DATA EXCERPT
------------------------------
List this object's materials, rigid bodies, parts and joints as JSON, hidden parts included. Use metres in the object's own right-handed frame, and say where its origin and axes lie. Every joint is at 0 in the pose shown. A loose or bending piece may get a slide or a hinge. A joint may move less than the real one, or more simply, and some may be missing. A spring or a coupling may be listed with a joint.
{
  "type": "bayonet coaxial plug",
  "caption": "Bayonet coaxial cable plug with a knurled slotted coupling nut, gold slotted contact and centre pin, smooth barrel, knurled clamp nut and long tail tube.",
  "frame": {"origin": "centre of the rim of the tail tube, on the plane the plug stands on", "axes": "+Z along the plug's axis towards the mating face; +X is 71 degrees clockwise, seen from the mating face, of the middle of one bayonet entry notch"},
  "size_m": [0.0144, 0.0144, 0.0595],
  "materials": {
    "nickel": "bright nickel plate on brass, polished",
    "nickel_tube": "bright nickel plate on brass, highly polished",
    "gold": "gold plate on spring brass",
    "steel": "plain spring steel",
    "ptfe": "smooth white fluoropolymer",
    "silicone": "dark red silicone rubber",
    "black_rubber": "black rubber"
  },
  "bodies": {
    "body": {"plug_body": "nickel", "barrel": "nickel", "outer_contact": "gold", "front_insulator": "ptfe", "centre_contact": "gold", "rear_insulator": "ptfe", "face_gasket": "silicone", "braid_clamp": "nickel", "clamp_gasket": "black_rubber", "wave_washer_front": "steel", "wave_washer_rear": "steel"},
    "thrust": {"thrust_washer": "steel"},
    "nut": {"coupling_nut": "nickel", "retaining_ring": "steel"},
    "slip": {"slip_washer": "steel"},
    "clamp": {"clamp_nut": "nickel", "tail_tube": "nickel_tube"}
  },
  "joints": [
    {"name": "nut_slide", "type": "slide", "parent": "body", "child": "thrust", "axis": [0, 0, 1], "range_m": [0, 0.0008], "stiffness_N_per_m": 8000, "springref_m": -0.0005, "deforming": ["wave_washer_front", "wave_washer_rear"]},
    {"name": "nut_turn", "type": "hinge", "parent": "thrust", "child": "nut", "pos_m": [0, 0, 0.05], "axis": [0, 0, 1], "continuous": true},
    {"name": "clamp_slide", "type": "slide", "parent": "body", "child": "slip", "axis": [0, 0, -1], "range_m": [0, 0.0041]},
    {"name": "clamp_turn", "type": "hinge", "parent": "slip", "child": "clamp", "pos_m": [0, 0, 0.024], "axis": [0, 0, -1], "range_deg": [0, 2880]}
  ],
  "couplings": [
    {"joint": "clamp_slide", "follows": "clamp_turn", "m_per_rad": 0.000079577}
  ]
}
------------------------------
Reproduce the data in full, exactly as presented.

TASK SOLUTION
List this object's materials, rigid bodies, parts and joints as JSON, hidden parts included. Use metres in the object's own right-handed frame, and say where its origin and axes lie. Every joint is at 0 in the pose shown. A loose or bending piece may get a slide or a hinge. A joint may move less than the real one, or more simply, and some may be missing. A spring or a coupling may be listed with a joint.
{
  "type": "bayonet coaxial plug",
  "caption": "Bayonet coaxial cable plug with a knurled slotted coupling nut, gold slotted contact and centre pin, smooth barrel, knurled clamp nut and long tail tube.",
  "frame": {"origin": "centre of the rim of the tail tube, on the plane the plug stands on", "axes": "+Z along the plug's axis towards the mating face; +X is 71 degrees clockwise, seen from the mating face, of the middle of one bayonet entry notch"},
  "size_m": [0.0144, 0.0144, 0.0595],
  "materials": {
    "nickel": "bright nickel plate on brass, polished",
    "nickel_tube": "bright nickel plate on brass, highly polished",
    "gold": "gold plate on spring brass",
    "steel": "plain spring steel",
    "ptfe": "smooth white fluoropolymer",
    "silicone": "dark red silicone rubber",
    "black_rubber": "black rubber"
  },
  "bodies": {
    "body": {"plug_body": "nickel", "barrel": "nickel", "outer_contact": "gold", "front_insulator": "ptfe", "centre_contact": "gold", "rear_insulator": "ptfe", "face_gasket": "silicone", "braid_clamp": "nickel", "clamp_gasket": "black_rubber", "wave_washer_front": "steel", "wave_washer_rear": "steel"},
    "thrust": {"thrust_washer": "steel"},
    "nut": {"coupling_nut": "nickel", "retaining_ring": "steel"},
    "slip": {"slip_washer": "steel"},
    "clamp": {"clamp_nut": "nickel", "tail_tube": "nickel_tube"}
  },
  "joints": [
    {"name": "nut_slide", "type": "slide", "parent": "body", "child": "thrust", "axis": [0, 0, 1], "range_m": [0, 0.0008], "stiffness_N_per_m": 8000, "springref_m": -0.0005, "deforming": ["wave_washer_front", "wave_washer_rear"]},
    {"name": "nut_turn", "type": "hinge", "parent": "thrust", "child": "nut", "pos_m": [0, 0, 0.05], "axis": [0, 0, 1], "continuous": true},
    {"name": "clamp_slide", "type": "slide", "parent": "body", "child": "slip", "axis": [0, 0, -1], "range_m": [0, 0.0041]},
    {"name": "clamp_turn", "type": "hinge", "parent": "slip", "child": "clamp", "pos_m": [0, 0, 0.024], "axis": [0, 0, -1], "range_deg": [0, 2880]}
  ],
  "couplings": [
    {"joint": "clamp_slide", "follows": "clamp_turn", "m_per_rad": 0.000079577}
  ]
}